Balmaceda to Villa O'Higgins
South of Coyhaique is where the Carretera Austral enters the wilds! Through the imposing mountains of Cerro Castillo, the highway skirts the River Ibañez through a spectacular array of landscapes from rugged steppe, narrow gorges and the desolation caused by the eruption of the Hudson Volcano in 1991 and opens out as it reaches the picturesque scenery bordering the Lake General Carrera. Eventually, just past Villa O'Higgins the road meets the impassable barrier of the Patagonian Ice Cap (the largest in the world after Antarctica and Greenland) and a diversion through Argentina's famous Ruta 40 is necessary.
The Far South
Punta Arenas and Puerto Natales
2,000km south of Santiago is the port of Punta Arenas, gateway to southern Chile (and Argentina) and capital of Region XII. Founded in 1848, the city was an essential supply stop for ships rounding the southern tip of South America, and an outlet for the sheep products of Patagonia. Nowadays, Punta Arenas is the departure point for cruises heading south-east through stunning fjords towards Cape Horn and Tierra del Fuego. Three hours by road north of Punta Arenas is the isolated, frontier town of Puerto Natales, on the shores of the Last Hope Sound and the ideal jumping off point for the spectacular Torres del Paine National Park and connections to Calafate (for Argentina's Los Glaciares National Park).
Torres del Paine
In the 1,630 square kilometres of the Torres del Paine National Park, sheer granite walls rise up to heights of 8,000 feet, glaciers and a sea of ice stretch into the distance and turquoise lakes are constantly replenished by water from the Patagonian Ice Cap. The park has a network of well marked trails, and several comfortable lodges.

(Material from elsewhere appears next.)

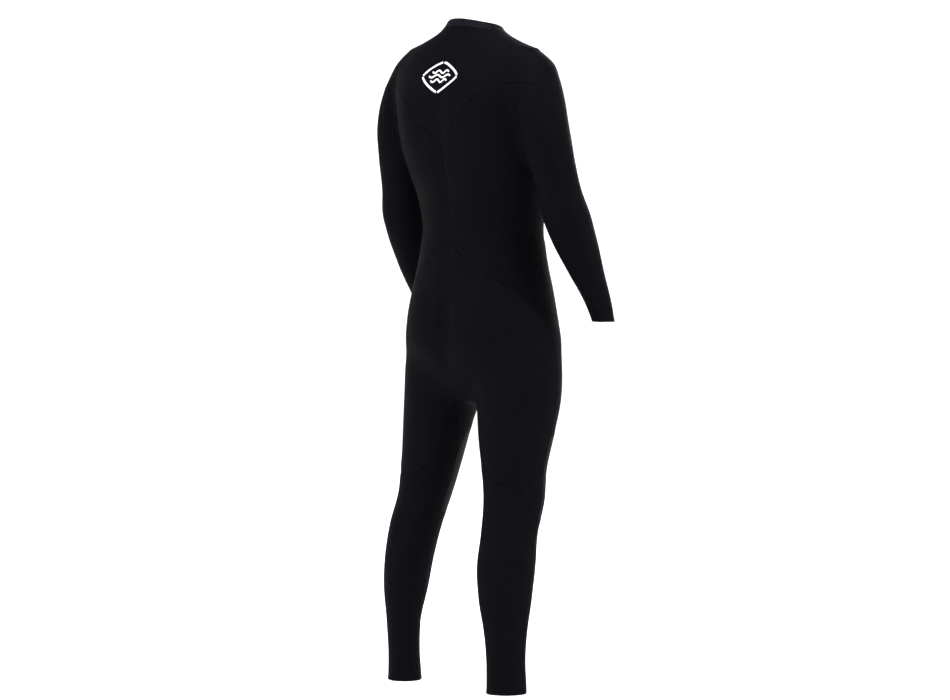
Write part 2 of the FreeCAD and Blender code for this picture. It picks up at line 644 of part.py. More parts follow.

Easter Island, or Rapa Nui, lies 3,790km west of Chile, just south of the Tropic of Capricorn, a unique and utterly remote Chilean outpost. It was first inhabited by Polynesians, who are believed to have arrived by sea about 1,200 years ago, and called it Te Pito, or ‘navel of the world’. Today there is a population of around 2,500, mainly of Polynesian origin, with a justified reputation for warm hospitality. The island, half of which is a National Park, is triangular in shape with 3 extinct volcanic craters. The main attractions are the more than 600 stone statues, or Moai, up to 9 metres in height. The bodies were carved in the spectacular Rano Raraku quarry and then transported on wooden rollers to their destinations, and the red top-knots came from another quarry at Puna Pau. The last statues were erected around 500 years ago, when the supply of trees for rollers ran out.
Juan Fernández Islands
A 2½ hour flight from Santiago, the Islas Juan Fernández are a small group of volcanic islands some 667 km west of Valparaiso, made famous by Defoe's classic tale Robinson Crusoe, inspired by the real life adventures of Alejandro Selkirk. Discovered in 1574, the group is made up of the islands Robinson Crusoe, Alejandro Selkirk and Santa Clara and was declared a UN World Biosphere Reserve in 1977. With rugged scenery, excellent walking and seafood, tourism is slowly growing though accommodation and infrastructure are still simple and there are only a limited number of flights per week even in high season.